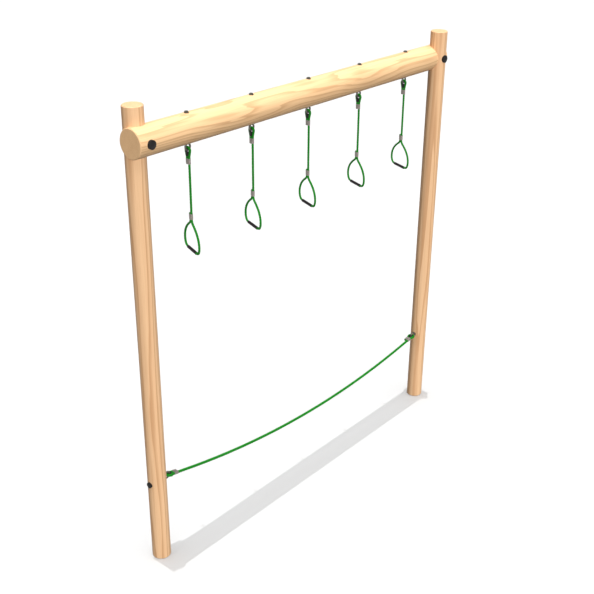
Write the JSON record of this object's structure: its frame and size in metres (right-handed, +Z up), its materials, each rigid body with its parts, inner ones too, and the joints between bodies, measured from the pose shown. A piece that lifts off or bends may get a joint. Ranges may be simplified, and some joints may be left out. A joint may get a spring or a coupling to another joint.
{
  "type": "swinging loop monkey bars",
  "caption": "Round timber posts and beam with rope hand loops hung from eye bolts and a slack low rope to walk on, for a child to swing or balance across.",
  "frame": {"origin": "on the ground midway between the two posts", "axes": "+X along the beam towards the right post, +Y away from the front, +Z up"},
  "size_m": [2.4244, 0.2034, 2.5],
  "materials": {
    "post_timber": "planed round softwood, oiled, fine vertical grain",
    "beam_timber": "planed round softwood, oiled, long grain",
    "loop_rope": "green laid synthetic rope",
    "walk_rope": "green laid synthetic rope",
    "aluminium_ferrule": "pressed, dull",
    "galvanised_steel": "galvanised, weathered dark grey",
    "black_plastic": "moulded, fine texture",
    "grip_sleeve": "smooth black tube"
  },
  "bodies": {
    "frame": {"left_post": "post_timber", "right_post": "post_timber", "beam": "beam_timber", "beam_bolts": "galvanised_steel", "beam_bolt_washers": "galvanised_steel", "beam_bolt_nuts": "galvanised_steel", "beam_bolt_cover_bases": "black_plastic", "beam_bolt_cover_caps": "black_plastic", "swing_eye_bolt_1": "galvanised_steel", "swing_eye_bolt_2": "galvanised_steel", "swing_eye_bolt_3": "galvanised_steel", "swing_eye_bolt_4": "galvanised_steel", "swing_eye_bolt_5": "galvanised_steel", "swing_bolt_washers": "galvanised_steel", "swing_bolt_lock_nuts": "galvanised_steel", "walk_eye_bolt_left": "galvanised_steel", "walk_eye_bolt_right": "galvanised_steel", "walk_bolt_washers": "galvanised_steel", "walk_bolt_nuts": "galvanised_steel", "walk_bolt_cover_bases": "black_plastic", "walk_bolt_cover_caps": "black_plastic"},
    "hanger_1": {"loop_1_thimble": "black_plastic", "loop_1_rope_eye": "loop_rope", "loop_1_upper_ferrule": "aluminium_ferrule"},
    "drop_1": {"loop_1_drop_rope": "loop_rope"},
    "hand_loop_1": {"loop_1_lower_ferrule": "aluminium_ferrule", "loop_1_hand_rope": "loop_rope", "loop_1_grip": "grip_sleeve"},
    "hanger_2": {"loop_2_thimble": "black_plastic", "loop_2_rope_eye": "loop_rope", "loop_2_upper_ferrule": "aluminium_ferrule"},
    "drop_2": {"loop_2_drop_rope": "loop_rope"},
    "hand_loop_2": {"loop_2_lower_ferrule": "aluminium_ferrule", "loop_2_hand_rope": "loop_rope", "loop_2_grip": "grip_sleeve"},
    "hanger_3": {"loop_3_thimble": "black_plastic", "loop_3_rope_eye": "loop_rope", "loop_3_upper_ferrule": "aluminium_ferrule"},
    "drop_3": {"loop_3_drop_rope": "loop_rope"},
    "hand_loop_3": {"loop_3_lower_ferrule": "aluminium_ferrule", "loop_3_hand_rope": "loop_rope", "loop_3_grip": "grip_sleeve"},
    "hanger_4": {"loop_4_thimble": "black_plastic", "loop_4_rope_eye": "loop_rope", "loop_4_upper_ferrule": "aluminium_ferrule"},
    "drop_4": {"loop_4_drop_rope": "loop_rope"},
    "hand_loop_4": {"loop_4_lower_ferrule": "aluminium_ferrule", "loop_4_hand_rope": "loop_rope", "loop_4_grip": "grip_sleeve"},
    "hanger_5": {"loop_5_thimble": "black_plastic", "loop_5_rope_eye": "loop_rope", "loop_5_upper_ferrule": "aluminium_ferrule"},
    "drop_5": {"loop_5_drop_rope": "loop_rope"},
    "hand_loop_5": {"loop_5_lower_ferrule": "aluminium_ferrule", "loop_5_hand_rope": "loop_rope", "loop_5_grip": "grip_sleeve"},
    "walk_line": {"walk_thimbles": "black_plastic", "walk_rope_eyes": "walk_rope", "walk_ferrules": "aluminium_ferrule", "walk_rope": "walk_rope"}
  },
  "joints": [
    {"name": "loop_1_swing_across", "type": "hinge", "parent": "frame", "child": "hanger_1", "pos_m": [-0.868, 0, 2.2355], "axis": [1, 0, 0], "range_deg": [-60, 60]},
    {"name": "loop_1_swing_along", "type": "hinge", "parent": "hanger_1", "child": "drop_1", "pos_m": [-0.868, 0, 2.16515], "axis": [0, 1, 0], "range_deg": [-20, 20]},
    {"name": "loop_1_twist", "type": "hinge", "parent": "drop_1", "child": "hand_loop_1", "pos_m": [-0.868, -0.0062, 1.917], "axis": [0, 0, 1], "range_deg": [-40, 40]},
    {"name": "loop_2_swing_across", "type": "hinge", "parent": "frame", "child": "hanger_2", "pos_m": [-0.434, 0, 2.2355], "axis": [1, 0, 0], "range_deg": [-60, 60]},
    {"name": "loop_2_swing_along", "type": "hinge", "parent": "hanger_2", "child": "drop_2", "pos_m": [-0.434, 0, 2.16515], "axis": [0, 1, 0], "range_deg": [-20, 20]},
    {"name": "loop_2_twist", "type": "hinge", "parent": "drop_2", "child": "hand_loop_2", "pos_m": [-0.434, -0.0062, 1.917], "axis": [0, 0, 1], "range_deg": [-40, 40]},
    {"name": "loop_3_swing_across", "type": "hinge", "parent": "frame", "child": "hanger_3", "pos_m": [0, 0, 2.2355], "axis": [1, 0, 0], "range_deg": [-60, 60]},
    {"name": "loop_3_swing_along", "type": "hinge", "parent": "hanger_3", "child": "drop_3", "pos_m": [0, 0, 2.16515], "axis": [0, 1, 0], "range_deg": [-20, 20]},
    {"name": "loop_3_twist", "type": "hinge", "parent": "drop_3", "child": "hand_loop_3", "pos_m": [0, -0.0062, 1.917], "axis": [0, 0, 1], "range_deg": [-40, 40]},
    {"name": "loop_4_swing_across", "type": "hinge", "parent": "frame", "child": "hanger_4", "pos_m": [0.434, 0, 2.2355], "axis": [1, 0, 0], "range_deg": [-60, 60]},
    {"name": "loop_4_swing_along", "type": "hinge", "parent": "hanger_4", "child": "drop_4", "pos_m": [0.434, 0, 2.16515], "axis": [0, 1, 0], "range_deg": [-20, 20]},
    {"name": "loop_4_twist", "type": "hinge", "parent": "drop_4", "child": "hand_loop_4", "pos_m": [0.434, -0.0062, 1.917], "axis": [0, 0, 1], "range_deg": [-40, 40]},
    {"name": "loop_5_swing_across", "type": "hinge", "parent": "frame", "child": "hanger_5", "pos_m": [0.868, 0, 2.2355], "axis": [1, 0, 0], "range_deg": [-60, 60]},
    {"name": "loop_5_swing_along", "type": "hinge", "parent": "hanger_5", "child": "drop_5", "pos_m": [0.868, 0, 2.16515], "axis": [0, 1, 0], "range_deg": [-20, 20]},
    {"name": "loop_5_twist", "type": "hinge", "parent": "drop_5", "child": "hand_loop_5", "pos_m": [0.868, -0.0062, 1.917], "axis": [0, 0, 1], "range_deg": [-40, 40]},
    {"name": "walk_rope_swing", "type": "hinge", "parent": "frame", "child": "walk_line", "pos_m": [-1.06483, 0.04, 0.48155], "axis": [0.9993, -0.0375, 0], "range_deg": [-10, 10]}
  ]
}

========================

→ Task directions
Each line of the material must be restated exactly.

→ Worked answer
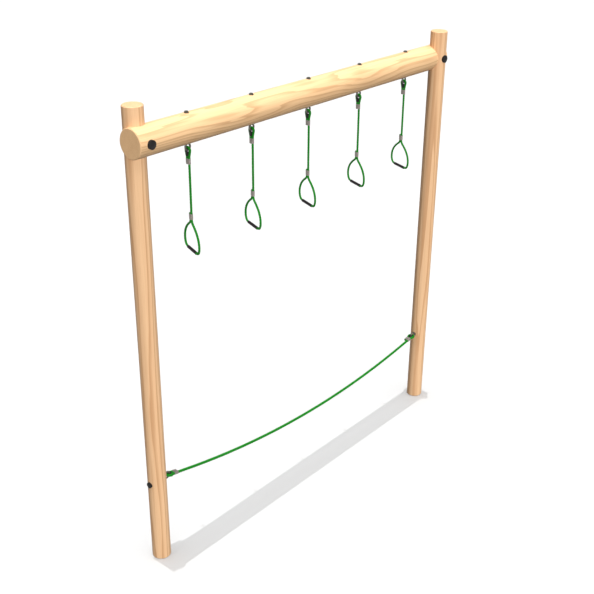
Write the JSON record of this object's structure: its frame and size in metres (right-handed, +Z up), its materials, each rigid body with its parts, inner ones too, and the joints between bodies, measured from the pose shown. A piece that lifts off or bends may get a joint. Ranges may be simplified, and some joints may be left out. A joint may get a spring or a coupling to another joint.
{
  "type": "swinging loop monkey bars",
  "caption": "Round timber posts and beam with rope hand loops hung from eye bolts and a slack low rope to walk on, for a child to swing or balance across.",
  "frame": {"origin": "on the ground midway between the two posts", "axes": "+X along the beam towards the right post, +Y away from the front, +Z up"},
  "size_m": [2.4244, 0.2034, 2.5],
  "materials": {
    "post_timber": "planed round softwood, oiled, fine vertical grain",
    "beam_timber": "planed round softwood, oiled, long grain",
    "loop_rope": "green laid synthetic rope",
    "walk_rope": "green laid synthetic rope",
    "aluminium_ferrule": "pressed, dull",
    "galvanised_steel": "galvanised, weathered dark grey",
    "black_plastic": "moulded, fine texture",
    "grip_sleeve": "smooth black tube"
  },
  "bodies": {
    "frame": {"left_post": "post_timber", "right_post": "post_timber", "beam": "beam_timber", "beam_bolts": "galvanised_steel", "beam_bolt_washers": "galvanised_steel", "beam_bolt_nuts": "galvanised_steel", "beam_bolt_cover_bases": "black_plastic", "beam_bolt_cover_caps": "black_plastic", "swing_eye_bolt_1": "galvanised_steel", "swing_eye_bolt_2": "galvanised_steel", "swing_eye_bolt_3": "galvanised_steel", "swing_eye_bolt_4": "galvanised_steel", "swing_eye_bolt_5": "galvanised_steel", "swing_bolt_washers": "galvanised_steel", "swing_bolt_lock_nuts": "galvanised_steel", "walk_eye_bolt_left": "galvanised_steel", "walk_eye_bolt_right": "galvanised_steel", "walk_bolt_washers": "galvanised_steel", "walk_bolt_nuts": "galvanised_steel", "walk_bolt_cover_bases": "black_plastic", "walk_bolt_cover_caps": "black_plastic"},
    "hanger_1": {"loop_1_thimble": "black_plastic", "loop_1_rope_eye": "loop_rope", "loop_1_upper_ferrule": "aluminium_ferrule"},
    "drop_1": {"loop_1_drop_rope": "loop_rope"},
    "hand_loop_1": {"loop_1_lower_ferrule": "aluminium_ferrule", "loop_1_hand_rope": "loop_rope", "loop_1_grip": "grip_sleeve"},
    "hanger_2": {"loop_2_thimble": "black_plastic", "loop_2_rope_eye": "loop_rope", "loop_2_upper_ferrule": "aluminium_ferrule"},
    "drop_2": {"loop_2_drop_rope": "loop_rope"},
    "hand_loop_2": {"loop_2_lower_ferrule": "aluminium_ferrule", "loop_2_hand_rope": "loop_rope", "loop_2_grip": "grip_sleeve"},
    "hanger_3": {"loop_3_thimble": "black_plastic", "loop_3_rope_eye": "loop_rope", "loop_3_upper_ferrule": "aluminium_ferrule"},
    "drop_3": {"loop_3_drop_rope": "loop_rope"},
    "hand_loop_3": {"loop_3_lower_ferrule": "aluminium_ferrule", "loop_3_hand_rope": "loop_rope", "loop_3_grip": "grip_sleeve"},
    "hanger_4": {"loop_4_thimble": "black_plastic", "loop_4_rope_eye": "loop_rope", "loop_4_upper_ferrule": "aluminium_ferrule"},
    "drop_4": {"loop_4_drop_rope": "loop_rope"},
    "hand_loop_4": {"loop_4_lower_ferrule": "aluminium_ferrule", "loop_4_hand_rope": "loop_rope", "loop_4_grip": "grip_sleeve"},
    "hanger_5": {"loop_5_thimble": "black_plastic", "loop_5_rope_eye": "loop_rope", "loop_5_upper_ferrule": "aluminium_ferrule"},
    "drop_5": {"loop_5_drop_rope": "loop_rope"},
    "hand_loop_5": {"loop_5_lower_ferrule": "aluminium_ferrule", "loop_5_hand_rope": "loop_rope", "loop_5_grip": "grip_sleeve"},
    "walk_line": {"walk_thimbles": "black_plastic", "walk_rope_eyes": "walk_rope", "walk_ferrules": "aluminium_ferrule", "walk_rope": "walk_rope"}
  },
  "joints": [
    {"name": "loop_1_swing_across", "type": "hinge", "parent": "frame", "child": "hanger_1", "pos_m": [-0.868, 0, 2.2355], "axis": [1, 0, 0], "range_deg": [-60, 60]},
    {"name": "loop_1_swing_along", "type": "hinge", "parent": "hanger_1", "child": "drop_1", "pos_m": [-0.868, 0, 2.16515], "axis": [0, 1, 0], "range_deg": [-20, 20]},
    {"name": "loop_1_twist", "type": "hinge", "parent": "drop_1", "child": "hand_loop_1", "pos_m": [-0.868, -0.0062, 1.917], "axis": [0, 0, 1], "range_deg": [-40, 40]},
    {"name": "loop_2_swing_across", "type": "hinge", "parent": "frame", "child": "hanger_2", "pos_m": [-0.434, 0, 2.2355], "axis": [1, 0, 0], "range_deg": [-60, 60]},
    {"name": "loop_2_swing_along", "type": "hinge", "parent": "hanger_2", "child": "drop_2", "pos_m": [-0.434, 0, 2.16515], "axis": [0, 1, 0], "range_deg": [-20, 20]},
    {"name": "loop_2_twist", "type": "hinge", "parent": "drop_2", "child": "hand_loop_2", "pos_m": [-0.434, -0.0062, 1.917], "axis": [0, 0, 1], "range_deg": [-40, 40]},
    {"name": "loop_3_swing_across", "type": "hinge", "parent": "frame", "child": "hanger_3", "pos_m": [0, 0, 2.2355], "axis": [1, 0, 0], "range_deg": [-60, 60]},
    {"name": "loop_3_swing_along", "type": "hinge", "parent": "hanger_3", "child": "drop_3", "pos_m": [0, 0, 2.16515], "axis": [0, 1, 0], "range_deg": [-20, 20]},
    {"name": "loop_3_twist", "type": "hinge", "parent": "drop_3", "child": "hand_loop_3", "pos_m": [0, -0.0062, 1.917], "axis": [0, 0, 1], "range_deg": [-40, 40]},
    {"name": "loop_4_swing_across", "type": "hinge", "parent": "frame", "child": "hanger_4", "pos_m": [0.434, 0, 2.2355], "axis": [1, 0, 0], "range_deg": [-60, 60]},
    {"name": "loop_4_swing_along", "type": "hinge", "parent": "hanger_4", "child": "drop_4", "pos_m": [0.434, 0, 2.16515], "axis": [0, 1, 0], "range_deg": [-20, 20]},
    {"name": "loop_4_twist", "type": "hinge", "parent": "drop_4", "child": "hand_loop_4", "pos_m": [0.434, -0.0062, 1.917], "axis": [0, 0, 1], "range_deg": [-40, 40]},
    {"name": "loop_5_swing_across", "type": "hinge", "parent": "frame", "child": "hanger_5", "pos_m": [0.868, 0, 2.2355], "axis": [1, 0, 0], "range_deg": [-60, 60]},
    {"name": "loop_5_swing_along", "type": "hinge", "parent": "hanger_5", "child": "drop_5", "pos_m": [0.868, 0, 2.16515], "axis": [0, 1, 0], "range_deg": [-20, 20]},
    {"name": "loop_5_twist", "type": "hinge", "parent": "drop_5", "child": "hand_loop_5", "pos_m": [0.868, -0.0062, 1.917], "axis": [0, 0, 1], "range_deg": [-40, 40]},
    {"name": "walk_rope_swing", "type": "hinge", "parent": "frame", "child": "walk_line", "pos_m": [-1.06483, 0.04, 0.48155], "axis": [0.9993, -0.0375, 0], "range_deg": [-10, 10]}
  ]
}